> **COLLECTED MATERIAL**:
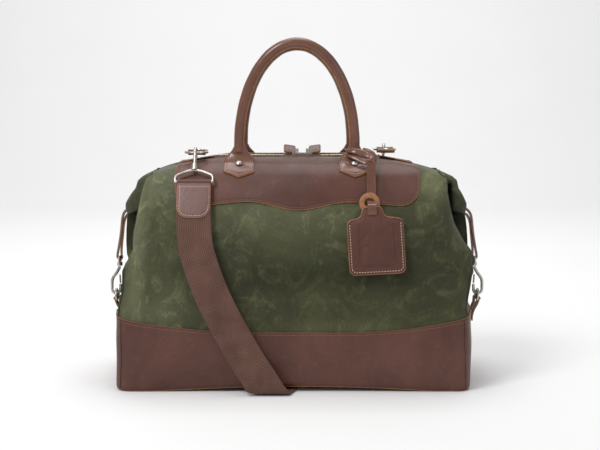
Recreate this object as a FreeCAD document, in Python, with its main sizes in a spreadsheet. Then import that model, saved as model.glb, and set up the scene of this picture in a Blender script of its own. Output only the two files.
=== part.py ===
"""Weekender bag: a leather boot and yoke over a waxed canvas body, closed by a two-way zip.

Frame: millimetres, origin on the ground under the middle of the bag, +X along the bag's
length, -Y towards its front, +Z up. The bag's skin is built in layers. Every layer lies
between two copies of one lofted envelope, each copy offset inwards by its own depth.
"""
import FreeCAD, Part
import Sketcher
import math
import os

Vector = FreeCAD.Vector
X_AXIS = Vector(1, 0, 0)
Y_AXIS = Vector(0, 1, 0)
Z_AXIS = Vector(0, 0, 1)
ORIGIN = Vector(0, 0, 0)

doc = FreeCAD.newDocument("WeekenderBag")

# ---------------------------------------------------------------- driving dimensions
DIMENSIONS = {
    # bag envelope
    "bag_length": 516.0,
    "bag_depth": 256.0,
    "bag_height": 343.0,
    "arch_height": 7.0,
    "arch_span": 400.0,
    # depths of the layers below the envelope
    "leather_thick": 2.2,
    "canvas_thick": 1.6,
    "tape_thick": 0.8,
    "lining_thick": 1.0,
    "board_thick": 3.0,
    "boot_height": 88.0,
    "boot_corner_rise": 22.0,
    "yoke_shift": 1.5,
    "yoke_half_length": 180.0,
    "yoke_edge": 271.0,
    "yoke_wave": 6.0,
    "yoke_corner_radius": 29.0,
    # zip
    "zip_half_length": 126.0,
    "zip_slot_half": 7.5,
    "tooth_pitch": 4.0,
    "tooth_long": 2.6,
    "tooth_wide": 3.4,
    "tooth_tall": 3.5,
    "tooth_gap": 0.6,
    "slider_length": 15.0,
    "slider_width": 13.6,
    "slider_height": 9.7,
    "slider_channel": 5.7,
    "slider_blade": 0.6,
    "slider_meeting_x": 8.0,
    "crown_height": 6.0,
    "crown_post": 1.6,
    "knuckle_outer": 2.6,
    "knuckle_bore": 1.5,
    "knuckle_length": 5.0,
    "puller_length": 15.0,
    "puller_thick": 1.8,
    "tab_length": 26.0,
    "tab_width": 16.0,
    "tab_thick": 3.2,
    # handles
    "handle_spacing": 104.0,
    "handle_leg_x": 85.5,
    "handle_rise": 149.0,
    "handle_radius": 8.0,
    "handle_core_radius": 5.2,
    "handle_hinge_z": 359.0,
    "joint_gap": 0.3,
    "anchor_thick": 3.2,
    "anchor_half_width": 23.0,
    "rivet_head_radius": 5.0,
    "rivet_head_height": 2.0,
    "rivet_shank_radius": 2.2,
    # shoulder strap and its rings
    "ring_wire": 1.8,
    "ring_half_width": 16.0,
    "ring_arm": 6.0,
    "ring_z": 346.5,
    "ring_bar_y": 42.0,
    "ring_left_x": -150.0,
    "ring_right_x": 137.0,
    "ring_tab_width": 25.0,
    "hook_turn": 6.2,
    "hook_wire": 2.4,
    "hook_leg": 7.5,
    "gate_wire": 1.4,
    "gate_drop": 9.2,
    "frame_wire": 2.0,
    "frame_half_width": 27.4,
    "webbing_width": 50.0,
    "webbing_thick": 2.2,
    "end_tab_length": 56.0,
    "glide_width": 59.0,
    "glide_height": 24.0,
    "glide_depth": 10.0,
    "glide_passage_width": 52.0,
    "glide_passage_depth": 5.4,
    # end fastenings
    "side_x": 280.0,
    "side_ring_z": 132.0,
    # luggage tag
    "tag_width": 82.0,
    "tag_length": 82.0,
    "tag_thick": 3.6,
    "tag_neck_width": 34.0,
    "tag_neck_length": 20.0,
    "tag_slot_width": 17.0,
    "tag_slot_length": 8.0,
    "tag_corner": 9.0,
    "disc_radius": 15.0,
    "disc_thick": 2.0,
    "tag_strap_width": 13.0,
    "tag_strap_thick": 2.4,
}

sheet = doc.addObject("Spreadsheet::Sheet", "Sizes")
for row, (alias, value) in enumerate(DIMENSIONS.items(), start=1):
    sheet.set("A%d" % row, alias)
    sheet.set("B%d" % row, "%g" % value)
    sheet.setAlias("B%d" % row, alias)
doc.recompute()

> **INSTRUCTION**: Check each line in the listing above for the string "FreeCAD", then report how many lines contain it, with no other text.

> **FULL SOLUTION**: 4